Note to Mr. Holmes: Please don’t treat the second round like a free spin on a roulette wheel. Also, don’t reach for positions of need, and watch out for sheep in linebacker’s clothing!
And now, the rare gems:
► 1. Frank Ragnow, Arkansas center, first round in 2018. An unconventional choice but Quinn’s biggest hit. Ragnow is strong and durable and should anchor the Lions’ line for a decade.
► 2. Kenny Golladay, Northern Illinois receiver, third round in 2017. This was the pick that gave fans hope for Quinn. Golladay had two 1,000-yard seasons, then was dogged by injuries and departed, signed by the Giants to a hefty contract.

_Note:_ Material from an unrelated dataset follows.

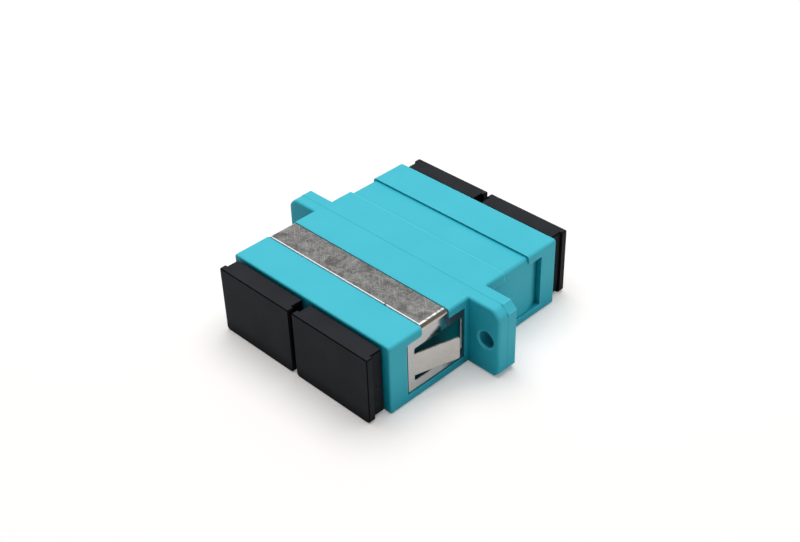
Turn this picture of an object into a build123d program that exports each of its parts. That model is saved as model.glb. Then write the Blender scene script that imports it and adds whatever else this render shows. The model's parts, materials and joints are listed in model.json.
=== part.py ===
from build123d import *
from math import cos, radians, sin, tan
import os

# Duplex SC adapter: two moulded halves with a flange, a folded panel clip, latch inserts, split
# sleeves and dust caps. Millimetres, +Z up. The origin is the middle of the footprint: X runs along
# the flange, the plugs go in along Y, the seam of the halves is Y = 0 and the front half is at -Y.

# Housing halves
housing_width = 26.0
housing_height = 9.4
half_length = 14.05
top_edge_radius = 0.4
bottom_edge_radius = 0.3
mouth_edge_radius = 0.25
seam_chamfer = 0.02

# Flange ears, with a screw hole in each
ear_width = 4.62
flange_half_thickness = 1.5
ear_top_chamfer = 0.97
ear_bottom_chamfer = 0.7
front_ear_corner_radius = 1.1
front_ear_edge_radius = 0.35
rear_ear_edge_radius = 0.15
screw_offset = 2.65
screw_hole_radius = 1.1
screw_hole_chamfer = 0.14

# Locating peg on one ear of each half, and the socket for it on the other
peg_radius = 0.45
peg_length = 0.8
peg_clearance = 0.05

# Ports, one at each end of each channel
port_pitch = 12.7
port_width = 9.0
port_height = 7.4
port_lead_in = 0.3
keyway_width = 2.4
keyway_depth = 0.45
keyway_length = 8.0

# Recess for the panel clip: a band over the top, and a pocket down each side
band_start = 4.68
band_width = 4.32
band_depth = 0.12
pocket_flange_web = 0.58
pocket_length = 9.32
pocket_bottom = 1.15
pocket_top = 8.23
pocket_depth = 0.6
pocket_corner_radius = 0.12
neck_radius = 0.4

# The empty recess of the rear half: shallower, with a ramp at each side down to its end wall
rear_band_depth = 0.27
rear_pocket_depth = 0.2
rear_ramp_depth = 0.65

# Panel clip, folded from sheet
sheet_thickness = 0.22
clip_clearance = 0.1
clip_standoff = 0.25
bend_radius = 0.65
leg_corner_radius = 0.5
leg_front_bar = 1.17
leg_rear_bar = 0.34
leg_top_bar = 1.08
leg_bottom_bar = 1.19
window_radius = 0.25
tongue_slot = 0.8
tongue_length = 5.85
tongue_angle = 16.0
tongue_tip_radius = 0.25

# Split alignment sleeves
sleeve_bore_radius = 1.25
sleeve_wall = 0.35
sleeve_length = 11.4
sleeve_slot = 0.4

# Latch inserts: a base plate, a tube round the sleeve and two hooked arms
insert_base = 1.5
insert_step = 0.45
insert_clearance = 0.05
sleeve_clearance = 0.075
tube_wall = 0.6
tube_lip = 0.6
tube_lip_radius = 1.45
sleeve_end_clearance = 0.1
arm_reach = 8.8
arm_height = 3.0
arm_thickness = 0.8
arm_flex_room = 0.5
arm_inset = 0.2
hook_depth = 0.55
hook_ramp = 0.9
hook_land = 0.5
arm_root_gusset = 0.4

# Dust caps: a grip plate, a block behind it and a hollow plug
cap_plate_gap = 0.6
cap_top_step = 0.35
cap_plate_thickness = 0.85
cap_plate_low_radius = 0.5
cap_plate_top_radius = 0.15
cap_plate_bevel = 0.1
cap_overhang = 0.32
cap_block_length = 1.6
cap_block_radius = 0.2
cap_seat_gap = 0.3
cap_plug_length = 6.2
cap_plug_clearance = 0.1
cap_plug_radius = 0.5
cap_plug_lead_in = 0.3
cap_wall = 0.9
cap_floor = 1.6
cap_arm_clearance = 0.4

axis_height = housing_height / 2
flange_width = housing_width + 2 * ear_width
screw_spacing = housing_width + 2 * screw_offset
cap_plate_height = housing_height - cap_top_step
pocket_start = flange_half_thickness + pocket_flange_web
channels = {"left": -port_pitch / 2, "right": port_pitch / 2}
overrun = 1.0


def prism(face, start, end):
    """A face drawn in the XZ plane, between two distances in front of the seam."""
    return extrude(Plane.XZ.offset(start) * face, end - start)


def across(face):
    """A face drawn in the YZ plane, through the whole width."""
    return extrude(Plane.YZ * face, flange_width, both=True)


def standing(width, height, bottom=0.0):
    """A rectangle centred on X, with its lower edge at the given height."""
    return Pos(0, bottom + height / 2) * Rectangle(width, height)


def upper_corners(face):
    return face.vertices().group_by(Axis.Y)[-1]


def lower_corners(face):
    return face.vertices().group_by(Axis.Y)[0]


def corner(face, x, y):
    return face.vertices().sort_by_distance((x, y, 0))[0]


def recess_core(top_depth, side_depth):
    """The section of the housing that is left inside a clip recess."""
    face = standing(housing_width - 2 * side_depth, housing_height - top_depth)
    return fillet(upper_corners(face), top_edge_radius)


def leg_outline(clearance, radius):
    """Side view of the clip: its leg, with the neck that runs up to the band, less a clearance."""
    front = -(pocket_start + pocket_length - clearance)
    rear = -(pocket_start + clearance)
    neck_front = -(band_start + band_width - clearance)
    neck_rear = -(band_start + clearance)
    low = pocket_bottom + clearance
    high = pocket_top - clearance
    over = housing_height + overrun
    face = Polygon(
        (front, low), (rear, low), (rear, high), (neck_rear, high),
        (neck_rear, over), (neck_front, over), (neck_front, high), (front, high),
    )
    for x, y in ((front, high), (front, low)):
        face = fillet(corner(face, x, y), radius)
    return fillet(corner(face, neck_front, high), neck_radius)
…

► 3. Darius Slay, Mississippi State cornerback, second round in 2013. Superb pick by Mayhew, as Slay made the Pro Bowl three times in seven seasons. Then he clashed with Matt Patricia and was traded to the Eagles, reminding Lions fans they can’t have nice things such as Pro Bowl players.
Note: Johnson (No. 2 overall in 2007), Stafford (No. 1 overall in 2009) and Suh (No. 2 overall in 2010) were excellent, but sorry, a GM doesn’t get credit for plucking a plum that high.
Holmes’ task is to break the franchise’s nasty habits. Quinn’s final first-round gifts weren’t complete gaffes – tight end T.J. Hockenson and cornerback Jeff Okudah – and Hockenson might prove to be worth the gamble. We don’t know yet if Holmes is the gambling type, but if he merely busts the bust pattern here, that’s good enough for now.